Allah Subhanahu wa taala berfirman,

وَمَا أَرْسَلْنَاكَ إِلَّا رَحْمَةً لِلْعَالَمِينَ

”Dan tiadalah Kami mengutus engkau (Muhammad) melainkan sebagai rahmat bagi semesta alam.” (QS Al-Anbiyâ’ [21]: 107).

Selain kebutuhan yang sangat mendesak untuk menyelesaikan beragam persoalan, baik di dalam maupun di luar negeri, tegaknya kepemimpinan Islam adalah suatu kewajiban dalam Islam. Dalil-dalil jelas menunjukkan kewajiban tersebut. Rasulullah SAW. bersabda:

“Dahulu, Bani Israil dipimpin dan diurus oleh para nabi. Jika para nabi itu telah wafat, mereka digantikan oleh nabi yang baru. Sungguh, setelah aku tidak ada lagi seorang nabi, tetapi akan ada para khalifah yang banyak.” (HR Bukhari dan Muslim).

Imam Al-Qurthubi menyebutnya sebagai ‘a’dzamul waajibat, yaitu kewajiban paling agung. Syekh Taqiyuddin an-Nabhani menjulukinya sebagai taajul furuudh ‘mahkota kewajiban’. Pendapat yang sama dinyatakan oleh Imam Al-Ghazali bahwa Khilafah adalah mahkota kewajiban. Dalam keterangannya, Imam Al-Ghazali menyatakan, “Disebut mahkota karena tempatnya di atas. Ia adalah fardu kifayah tertinggi umat Islam.” 
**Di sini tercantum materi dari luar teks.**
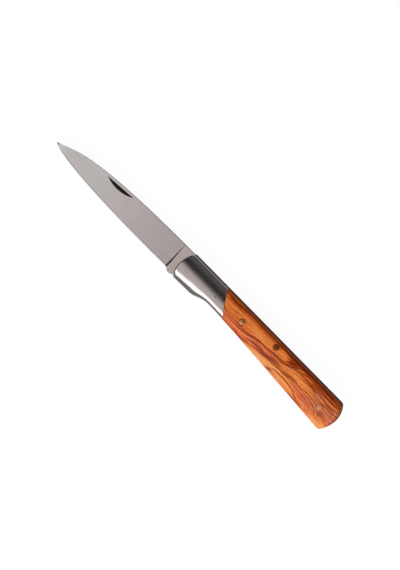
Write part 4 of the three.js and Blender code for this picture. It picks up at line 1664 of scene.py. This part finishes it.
    def nick_wheel(self) -> bpy.types.Object:
        """Builds the bevelled wheel that cuts the nail nick.

        Returns:
            The wheel, where it stands at the end of its cut.
        """
        radius = (self.nick_length**2 / 4 + self.nick_depth**2) / (2 * self.nick_depth)
        height = 2 * self.nick_width
        small = radius - height * self.nick_depth / self.nick_width
        points, faces = turned([(small, -height), (radius, 0)], self.wheel_sides)
        x, y = self.nick_place
        low, high = np.interp(x, *self.edge.T), np.interp(x, *self.spine.T)
        row = (y - low) / (high - low)
        face = self.bevel_thickness / 2 + (self.spine_half(x) - self.bevel_thickness / 2) * row
        stood = Matrix.Rotation(math.radians(-90), 3, "X")
        swung = Matrix.Rotation(math.radians(self.nick_slope_deg), 3, "Z")
        middle = np.array([x, y, face + radius - self.nick_depth])
        placed = points @ np.array(swung @ stood).T + middle
        return dressed("nick_wheel", self.bench, (placed, faces), MILLED)

    def hole_cutter(self) -> bpy.types.Object:
        """Builds the drill for the pivot's hole."""
        profile = [(self.pivot_hole, -self.drill_reach), (self.pivot_hole, self.drill_reach)]
        return dressed("pivot_drill", self.bench, turned(profile, DRILL_SIDES), GROUND)


@dataclass
class BackSpring:
    """The spring that holds the blade, from its nib on the tang to its tail in the butt.

    Args:
        steps: Steps of the swell, the hook and the back.
    """

    bench: Bench
    shape: HandleShape
    front: float = -2.0
    nib_height: float = 5.5
    nib_end: float = 1.0
    straight_start: float = 2.2
    straight_height: float = 6.3
    swell_start: float = 47.7
    swell: Point = (59.7, 4.65)
    shoulder: Point = (91.4, 3.3)
    tail: Point = (94.2, 1.4)
    chamfer: float = 0.12
    crease_deg: float = 30
    steps: tuple[int, int, int] = (24, 10, 80)

    def outline(self) -> np.ndarray:
        """Draws the spring.

        Returns:
            Its outline, anticlockwise from the nib.
        """
        belly = self.shape.belly()
        half = (self.swell[0] - self.swell_start) / 2
        rise = [
            (self.swell_start, self.straight_height),
            (self.swell_start + half, self.straight_height),
            (self.swell[0] - half, self.swell[1]),
            self.swell,
        ]
        hook = [self.shoulder, (self.tail[0], self.shoulder[1]), self.tail]
        under = belly[belly[:, 0] > self.tail[0]]
        foot = np.array([(self.tail[0], np.interp(self.tail[0], *belly.T))])
        nib = np.array([
            (self.front, self.nib_height),
            (self.nib_end, self.nib_height),
            (self.straight_start, self.straight_height),
        ])
        butt = self.shape.butt()
        swell_steps, hook_steps, back_steps = self.steps
        back = np.linspace(butt[-1], (self.front, self.shape.back_y(self.front)), back_steps)
        return chain(nib, bezier(rise, swell_steps), bezier(hook, hook_steps), foot, under, butt, back)

    def make(self) -> bpy.types.Object:
        """Builds and dresses the spring.

        Returns:
            The piece.
        """
        half = self.shape.slot / 2
        solid = plate(self.outline(), -half, half, self.chamfer)
        piece = dressed("ground_back_spring", self.bench, solid, GROUND)
        smooth(piece, self.crease_deg)
        hand_over(piece, "handle", "spring_steel", "back_spring")
        return piece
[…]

Oleh karena itu, umat harus berjuang untuk mewujudkan tegaknya kepemimpinan Islam tersebut. Agar perjuangan yang dilakukan tidak sia-sia dan bermodal semangat semata, maka umat membutuhkan adanya jamaah dakwah Islam ideologis yang akan mengarahkan umat berjuang meneladani jalan yang dicontohkan oleh Rasulullah saw.